また、「THC」に取り組んだあるチームは、会議の3つのルール「を作った。その1、『イイね! と言おう』。その2、『否定のみはご法度』、その3、『カッコつけるのはカッコ悪い』。それまで参加者それぞれが問題点を認識し、改善策を内心考えていたとしても発言しにくかった雰囲気が改善。「発言してもいいんだ」「意外とみんな同じことを思っているんだ」ということが伝わり、自発的に発信できるようになっていったという。このルールは「eSOL “3” Meeting Manners」として全社に展開した。

2012年から始めた働き方改革により、2012年と比べて2018年の平均残業時間はマイナス12%に対し、売上高はプラス59%。
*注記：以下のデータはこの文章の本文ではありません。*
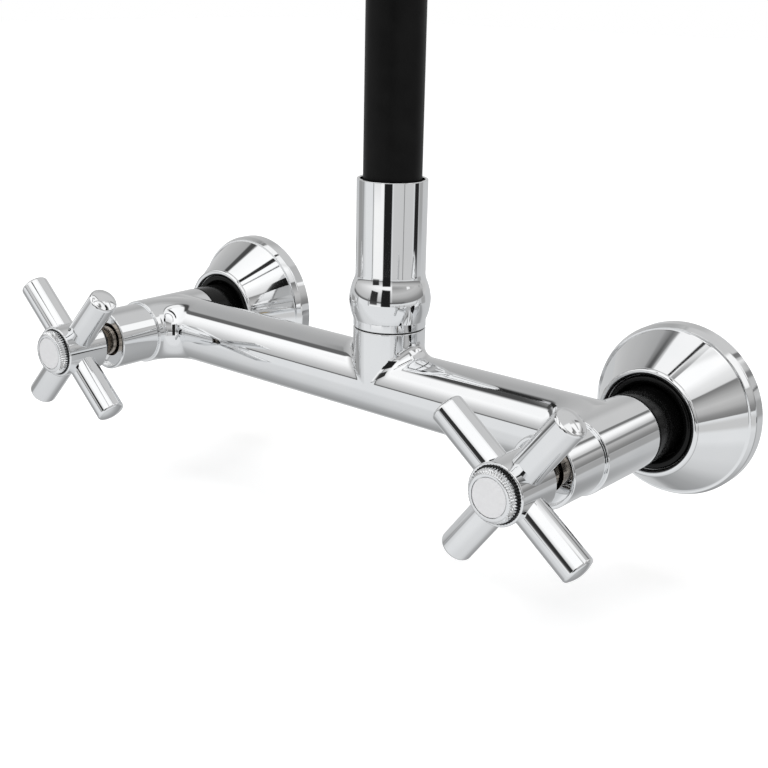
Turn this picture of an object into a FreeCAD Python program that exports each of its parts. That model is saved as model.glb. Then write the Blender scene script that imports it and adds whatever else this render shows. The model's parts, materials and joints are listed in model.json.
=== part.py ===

平均勤続年数は平均で1.8年伸びて10.9年と同業他社より長く、有休取得率は75.1%になるという。

社外からの評価として、厚生労働省より、高い実績を上げた「子育てサポート企業」 に付与される「プラチナくるみん」の認定を受けた。さらに、一般財団法人日本次世代企業普及機構の 「ホワイト企業アワード」 で 第1回「女性活躍部門」、第2回「ホワイト制度部門」、第3回「EAP部門」と3回連続で受賞した。厚生労働省が、従業員の自律的なキャリア形成支援について他の模範となる取り組みを行っている企業を表彰する「グッドキャリア企業アワード」では2016年に「イノベーション賞」も受賞している。

今後は男性の育児休業取得率のアップに向けても新たな試みを行う。2016年に全社員に対し、男性の育休取得についてメッセージを発した。2016年からの3年間の取得率は25%、直近1年間では40%と大幅に伸びた。また2014年以降に男性育休を取得した社員の平均取得日数は約100日と着実に成果を上げているが、長谷川は「まだまだこれから」と語る。また、2020年からフレックス制度も導入し、さらに多様な働き方改革で社員のモチベーションを上げていくという。

「”カエル・アワード”という表彰をしたんですよ」と、長谷川は笑顔で話した。



「THC」の取り組みに「カエル活動」というものがある。これは、早く帰る、自分を変える、社会を変える、といった様々な「カエル」に引っ掛けたもの。活動の一環である定時退社日は「カエル・ディ!」と呼んでいる。THCのプロジェクト参加者の中から選ばれた”カエル・アワード”受賞者には、カエルの帽子をかぶってもらい表彰したという。

カエルの帽子を笑顔で渡す社長と笑顔で受け取る社員。能力重視、コミュニケーションが取れている『楽しいチャレンジ』会社だからこそできる、粋な計らいと言えるかもしれない。